The nuns of Compiègne, knowing of this reign of sacrilege, were faced with the decision to scatter and hide, or to face the Terror. Famously, they chose the latter and did so with the explicit intention of vanquishing it and its principle architect, Robespierre. There were sixteen of these brides of Jesus Christ, and they stayed in their convent and awaited the day of battle.
It soon came: they were arrested on trumped up charges of counter-revolutionary activity and led by wagon to the Place du Trone where the guillotine waited to consume them as it had thousands before. It is said that the evil aura of the place and the stench from the rotting blood was so horrible that it was difficult even to prod the horses into the square.
But the sixteen Carmelite nuns entered the site with perfect serenity, chanting hymns to God and the Blessed Virgin Mary. The usually raucous crowd, inebriated with the killing, fell silent that day at the spectacle of such women. They were called to the scaffold one by one. And each nun in turn knelt before the Mother superior and said, "Permission to die, Mother?" To which Mother Superior responded by holding out a small statue of our Lady for the nun to kiss one last time, and was sent off with the words, "Go, my daughter."
The chanting of God's praises continued throughout the beheadings of the sixteen, fading successively until only one voice was left on the scaffold, and then silenced forever.
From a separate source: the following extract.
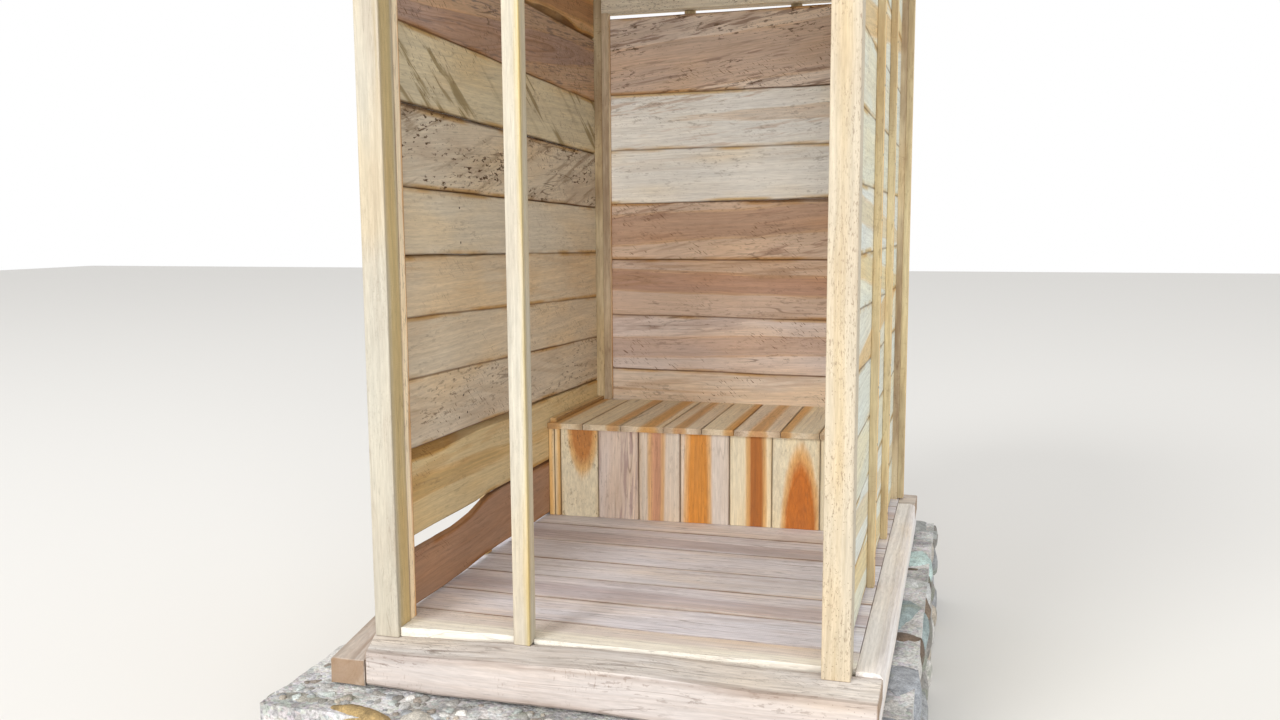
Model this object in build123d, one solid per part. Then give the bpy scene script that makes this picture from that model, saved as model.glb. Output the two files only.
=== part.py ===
from build123d import *
import math
import os

# Small plank hut on a rubble stone plinth, in millimetres.
# Hut frame while modelling: x = 0 at the outer face of the left posts, y = 0 at the front face
# of the front posts (y grows to the back), z = 0 at the top of the floor boards.
# Every piece is moved by PART_ORIGIN when it is written, so that the part's origin is the
# middle of the plinth's underside.

# Overall frame
HUT_WIDTH = 1200.0
HUT_DEPTH = 1742.0
POST = 66.0
BACK_EAVES = 1868.0
ROOF_PITCH = 5.0

# Sills and floor
SILL_HEIGHT = 115.0
SILL_WIDTH = 150.0
SIDE_SILL_WIDTH = 130.0
FRONT_LEDGE = 104.0
SIDE_LEDGE = 69.0
BACK_LEDGE = 34.0
LAP_DEPTH = 58.0
LAP_STOP = 45.0
FLOOR_THICK = 24.0
FLOOR_SIDE_GAP = 1.0
FLOOR_REACH = 7.0
BOARD_GAP = 1.5
FIT = 0.5

# Wall build-up, counted from the outer face of the posts inwards
OUTER_BATTEN = 21.0
PLANK_THICK = 15.0
INNER_BATTEN = POST - OUTER_BATTEN - PLANK_THICK
INNER_BATTEN_WIDTH = 34.0
OUTER_BATTEN_WIDTH = 40.0
CORNER_BATTEN = 22.0
CORNER_BATTEN_WIDTH = 42.0
BACK_INNER_BATTEN_WIDTH = 27.0
ROW_GAP = 1.0
WALL_FOOT = 6.0

# Door frame
STUD_LEFT = 381.0
STUD_WIDTH = 43.0
STUD_DEPTH = 42.0
STUD_SETBACK = 2.0

# Bench across the back
BENCH_TOP = 330.0
BENCH_DEPTH = 569.0
BENCH_SKEW = 55.0
BENCH_BOARD = 18.0
BENCH_TOP_BOARD = 20.0
BENCH_NOSING = 12.0
BENCH_STRIP = 22.0
BENCH_RAIL = 40.0
BENCH_WALL_BATTEN_WIDTH = 28.0
BENCH_WALL_BATTEN = 14.0

# Roof
RAIL_HEIGHT = 60.0
PLATE_HEIGHT = 50.0
PURLIN = 45.0
PURLIN_COUNT = 3
ROOF_BOARD = 20.0
ROOF_BOARD_COUNT = 8
ROOF_BATTEN = 15.0
ROOF_BATTEN_WIDTH = 45.0
ROOF_SIDE = 100.0
ROOF_FRONT = 150.0
ROOF_BACK = 90.0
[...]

That was on July 17, 1794. That very week the tide turned against Robespierre and on the tenth day he lost his own head at the vary same guillotine and the Terror sputtered to an end, defeated ultimately, I firmly believe, not by a Christian army, but by sixteen holy women who understood perfectly the logic of the Cross of Jesus Christ.
My friends, the history of the Church is replete with tales of this kind of self-sacrificial love. They are not all as glorious as that of the Carmelite Nuns of Compiègne, but they all participate in the same vision to one degree or another.